--- Bonsoir, voyageur égaré. Te voila arrivé sur une critique un peu particulière: celle-ci s'inscrit dans une étrange série mi-critique, mi-narrative, mi-expérience. Plus précisément, tu es là au premier épisode de la sixième saison. Si tu veux reprendre la série à sa saison 1, le sommaire est ici :
https://www.senscritique.com/liste/Vampire_s_new_groove/1407163
Et si tu préfère juste le sommaire de la saison en cours, il est là :
https://www.senscritique.com/liste/The_Invisibles/2413896
Et si tu ne veux rien de tout ça, je m'excuse pour les parties narratives de cette critique qui te sembleront bien inutiles...---
Octobre est revenu. Les nuits se font plus longues et plus profondes. Le vent plus froid et plus lugubre. Des dents s'allongent, des griffes s'aiguisent. Des froissements d'ailes sinistres commencent à déchirer certains silences. Des grognements, des yeux jaunes ou rouges transperçant l'obscurité. Le peuple des ombres s'éveille.

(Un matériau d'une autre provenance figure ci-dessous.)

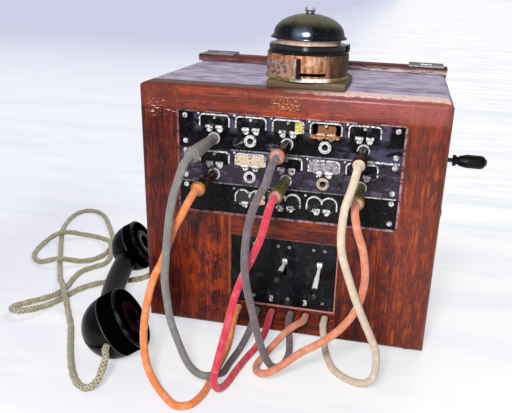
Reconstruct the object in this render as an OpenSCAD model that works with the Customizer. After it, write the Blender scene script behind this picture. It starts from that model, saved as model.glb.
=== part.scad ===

Moi pas. Ma retraite forcée m'a apporté le réconfort que j'avais cessé de chercher. Ma vie est presque redevenue simple. Je chasse seule, donc bien ; aucun chiot ridicule ne tente de me défier ; aucun louveteau chétif ne me quémande ni conseils ni nourriture. Je garde un œil discret sur mon ancienne meute, et furtif sur le clan vampirique, pour m'assurer qu'aucune animosité ne menace plus Paris d'une apocalyptique guerre des ombres. Je ne suis pas seule pour autant. Lycaon vient me visiter parfois, quand ce n'est pas moi qui vais à lui, et j'ai même fait, un couple de fois dans l'année, le voyage jusqu'à l'île reculée de Wulver, pêcher et courir dans les plaines désolées avec lui. A toute saison l'air est bon et le paysage paisible, dans mon sanctuaire de vie tranquille. Hier célébrité parmi le peuple de la nuit, aujourd'hui, invisible parmi les invisibles.
Un très léger problème cependant, semble germer au milieu de cette nature qui fane : je m’ennuierai presque. A quoi bon l'éternité si ce n'est pour une vie trépidante ? Me voilà donc de nouveau sur les routes pelliculées, à la recherche d'un nouvel ami, ou plutôt d'un alter-égo : l'Homme invisible.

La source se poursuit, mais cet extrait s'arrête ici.